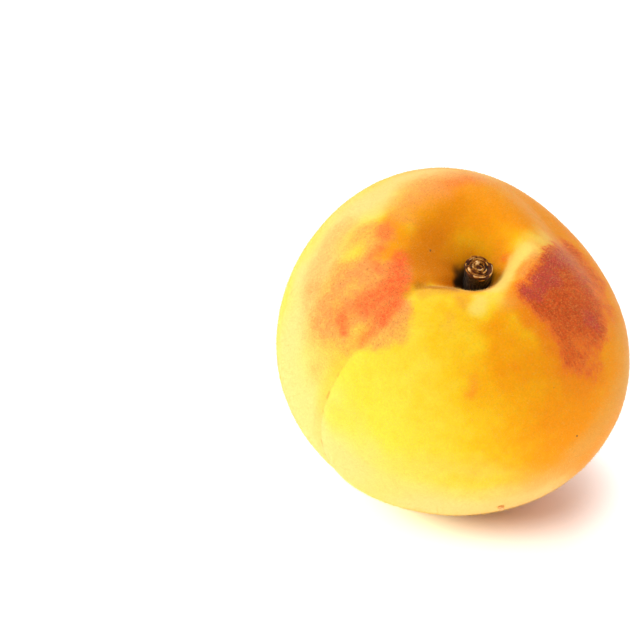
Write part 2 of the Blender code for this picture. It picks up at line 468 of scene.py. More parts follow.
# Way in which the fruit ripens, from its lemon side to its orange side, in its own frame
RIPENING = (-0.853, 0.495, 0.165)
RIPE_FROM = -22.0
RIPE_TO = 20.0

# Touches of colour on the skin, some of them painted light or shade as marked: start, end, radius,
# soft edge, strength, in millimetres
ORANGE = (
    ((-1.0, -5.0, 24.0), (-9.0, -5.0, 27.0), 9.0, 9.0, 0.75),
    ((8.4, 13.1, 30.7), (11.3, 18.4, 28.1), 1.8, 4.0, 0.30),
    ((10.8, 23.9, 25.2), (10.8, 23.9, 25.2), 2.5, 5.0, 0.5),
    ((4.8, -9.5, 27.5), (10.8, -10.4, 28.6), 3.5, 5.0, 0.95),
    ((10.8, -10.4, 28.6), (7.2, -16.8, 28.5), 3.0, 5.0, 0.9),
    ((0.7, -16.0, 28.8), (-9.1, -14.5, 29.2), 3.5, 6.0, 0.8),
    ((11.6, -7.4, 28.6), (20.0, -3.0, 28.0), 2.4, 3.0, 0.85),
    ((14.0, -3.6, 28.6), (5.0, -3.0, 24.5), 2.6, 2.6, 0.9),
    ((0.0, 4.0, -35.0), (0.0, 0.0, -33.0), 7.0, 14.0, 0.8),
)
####
Direction: Word for word, quote all of the data above.

Reply:
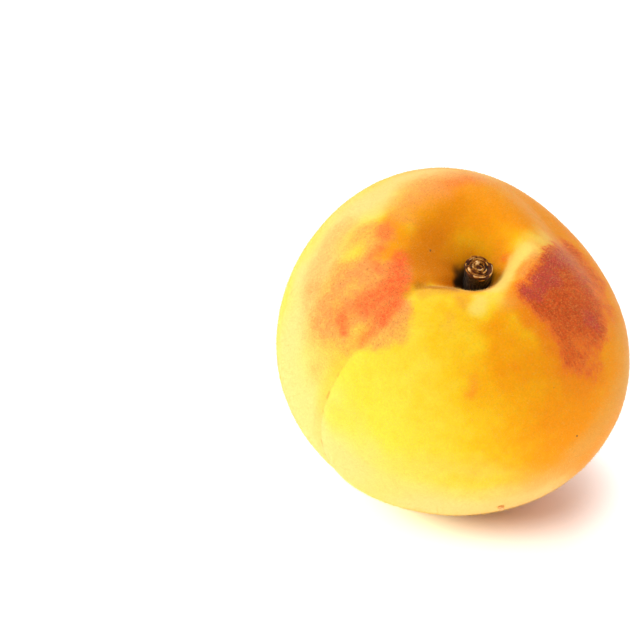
Write part 2 of the Blender code for this picture. It picks up at line 468 of scene.py. More parts follow.
# Way in which the fruit ripens, from its lemon side to its orange side, in its own frame
RIPENING = (-0.853, 0.495, 0.165)
RIPE_FROM = -22.0
RIPE_TO = 20.0

# Touches of colour on the skin, some of them painted light or shade as marked: start, end, radius,
# soft edge, strength, in millimetres
ORANGE = (
    ((-1.0, -5.0, 24.0), (-9.0, -5.0, 27.0), 9.0, 9.0, 0.75),
    ((8.4, 13.1, 30.7), (11.3, 18.4, 28.1), 1.8, 4.0, 0.30),
    ((10.8, 23.9, 25.2), (10.8, 23.9, 25.2), 2.5, 5.0, 0.5),
    ((4.8, -9.5, 27.5), (10.8, -10.4, 28.6), 3.5, 5.0, 0.95),
    ((10.8, -10.4, 28.6), (7.2, -16.8, 28.5), 3.0, 5.0, 0.9),
    ((0.7, -16.0, 28.8), (-9.1, -14.5, 29.2), 3.5, 6.0, 0.8),
    ((11.6, -7.4, 28.6), (20.0, -3.0, 28.0), 2.4, 3.0, 0.85),
    ((14.0, -3.6, 28.6), (5.0, -3.0, 24.5), 2.6, 2.6, 0.9),
    ((0.0, 4.0, -35.0), (0.0, 0.0, -33.0), 7.0, 14.0, 0.8),
)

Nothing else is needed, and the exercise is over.